---------- Given material

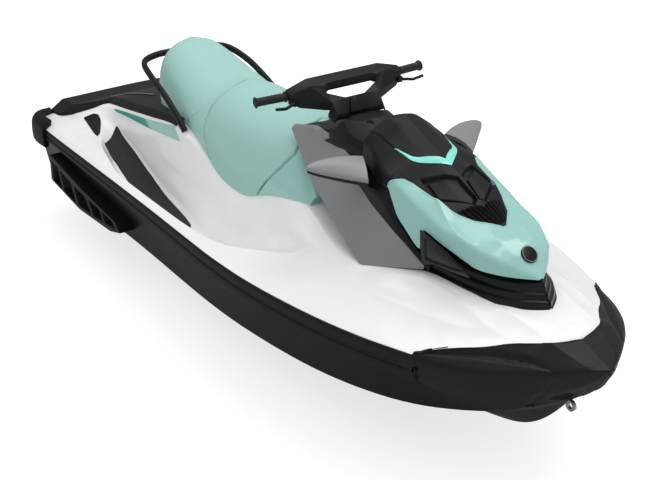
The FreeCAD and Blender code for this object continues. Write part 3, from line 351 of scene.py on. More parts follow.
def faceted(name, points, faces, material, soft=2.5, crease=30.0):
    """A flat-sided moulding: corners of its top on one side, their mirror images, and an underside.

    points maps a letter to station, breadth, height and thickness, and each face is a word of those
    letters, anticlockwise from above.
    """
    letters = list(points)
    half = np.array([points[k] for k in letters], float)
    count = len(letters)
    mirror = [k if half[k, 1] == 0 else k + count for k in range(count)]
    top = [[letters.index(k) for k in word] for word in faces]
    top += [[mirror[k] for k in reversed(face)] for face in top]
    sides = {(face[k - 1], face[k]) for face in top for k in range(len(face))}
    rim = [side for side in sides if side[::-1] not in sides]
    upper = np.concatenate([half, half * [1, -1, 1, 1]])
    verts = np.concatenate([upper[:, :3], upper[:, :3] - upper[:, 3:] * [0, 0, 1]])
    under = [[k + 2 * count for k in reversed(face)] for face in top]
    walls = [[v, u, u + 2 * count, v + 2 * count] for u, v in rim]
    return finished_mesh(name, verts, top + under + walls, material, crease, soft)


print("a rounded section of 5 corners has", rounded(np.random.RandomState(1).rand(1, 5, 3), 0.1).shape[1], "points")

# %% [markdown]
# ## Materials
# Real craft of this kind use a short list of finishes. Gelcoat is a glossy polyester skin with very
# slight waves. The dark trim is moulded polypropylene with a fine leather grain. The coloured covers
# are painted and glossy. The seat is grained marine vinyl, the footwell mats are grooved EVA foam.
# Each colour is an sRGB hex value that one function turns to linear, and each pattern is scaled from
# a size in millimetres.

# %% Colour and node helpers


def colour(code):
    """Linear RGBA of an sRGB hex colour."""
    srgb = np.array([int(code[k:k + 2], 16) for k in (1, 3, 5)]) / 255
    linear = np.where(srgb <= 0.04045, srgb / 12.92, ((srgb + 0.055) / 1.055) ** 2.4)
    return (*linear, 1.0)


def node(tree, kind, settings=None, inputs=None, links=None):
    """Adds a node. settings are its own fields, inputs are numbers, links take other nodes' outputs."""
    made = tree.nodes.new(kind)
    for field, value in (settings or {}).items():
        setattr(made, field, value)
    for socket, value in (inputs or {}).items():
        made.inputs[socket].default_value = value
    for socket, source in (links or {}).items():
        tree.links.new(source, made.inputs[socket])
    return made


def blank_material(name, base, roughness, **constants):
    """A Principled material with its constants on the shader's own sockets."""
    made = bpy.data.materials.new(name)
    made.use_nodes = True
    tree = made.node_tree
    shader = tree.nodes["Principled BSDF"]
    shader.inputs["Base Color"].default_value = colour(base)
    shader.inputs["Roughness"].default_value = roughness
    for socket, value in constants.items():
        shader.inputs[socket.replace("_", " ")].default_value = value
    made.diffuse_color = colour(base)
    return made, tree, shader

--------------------

» Work to be completed
Write out the full listing, keeping every line exactly as it is.

» Task solution
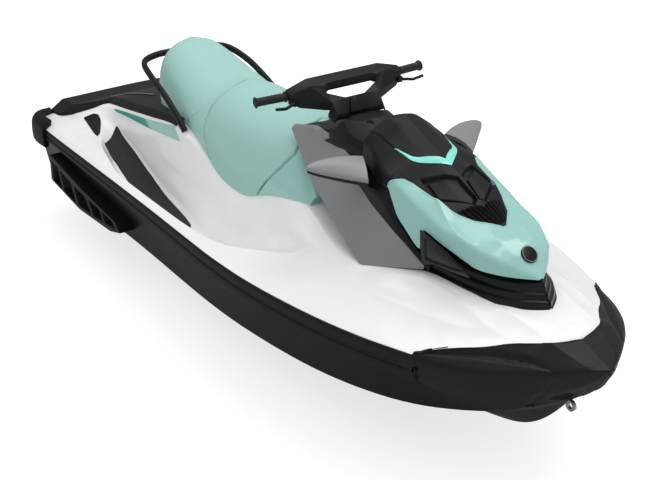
The FreeCAD and Blender code for this object continues. Write part 3, from line 351 of scene.py on. More parts follow.
def faceted(name, points, faces, material, soft=2.5, crease=30.0):
    """A flat-sided moulding: corners of its top on one side, their mirror images, and an underside.

    points maps a letter to station, breadth, height and thickness, and each face is a word of those
    letters, anticlockwise from above.
    """
    letters = list(points)
    half = np.array([points[k] for k in letters], float)
    count = len(letters)
    mirror = [k if half[k, 1] == 0 else k + count for k in range(count)]
    top = [[letters.index(k) for k in word] for word in faces]
    top += [[mirror[k] for k in reversed(face)] for face in top]
    sides = {(face[k - 1], face[k]) for face in top for k in range(len(face))}
    rim = [side for side in sides if side[::-1] not in sides]
    upper = np.concatenate([half, half * [1, -1, 1, 1]])
    verts = np.concatenate([upper[:, :3], upper[:, :3] - upper[:, 3:] * [0, 0, 1]])
    under = [[k + 2 * count for k in reversed(face)] for face in top]
    walls = [[v, u, u + 2 * count, v + 2 * count] for u, v in rim]
    return finished_mesh(name, verts, top + under + walls, material, crease, soft)


print("a rounded section of 5 corners has", rounded(np.random.RandomState(1).rand(1, 5, 3), 0.1).shape[1], "points")

# %% [markdown]
# ## Materials
# Real craft of this kind use a short list of finishes. Gelcoat is a glossy polyester skin with very
# slight waves. The dark trim is moulded polypropylene with a fine leather grain. The coloured covers
# are painted and glossy. The seat is grained marine vinyl, the footwell mats are grooved EVA foam.
# Each colour is an sRGB hex value that one function turns to linear, and each pattern is scaled from
# a size in millimetres.

# %% Colour and node helpers


def colour(code):
    """Linear RGBA of an sRGB hex colour."""
    srgb = np.array([int(code[k:k + 2], 16) for k in (1, 3, 5)]) / 255
    linear = np.where(srgb <= 0.04045, srgb / 12.92, ((srgb + 0.055) / 1.055) ** 2.4)
    return (*linear, 1.0)


def node(tree, kind, settings=None, inputs=None, links=None):
    """Adds a node. settings are its own fields, inputs are numbers, links take other nodes' outputs."""
    made = tree.nodes.new(kind)
    for field, value in (settings or {}).items():
        setattr(made, field, value)
    for socket, value in (inputs or {}).items():
        made.inputs[socket].default_value = value
    for socket, source in (links or {}).items():
        tree.links.new(source, made.inputs[socket])
    return made


def blank_material(name, base, roughness, **constants):
    """A Principled material with its constants on the shader's own sockets."""
    made = bpy.data.materials.new(name)
    made.use_nodes = True
    tree = made.node_tree
    shader = tree.nodes["Principled BSDF"]
    shader.inputs["Base Color"].default_value = colour(base)
    shader.inputs["Roughness"].default_value = roughness
    for socket, value in constants.items():
        shader.inputs[socket.replace("_", " ")].default_value = value
    made.diffuse_color = colour(base)
    return made, tree, shader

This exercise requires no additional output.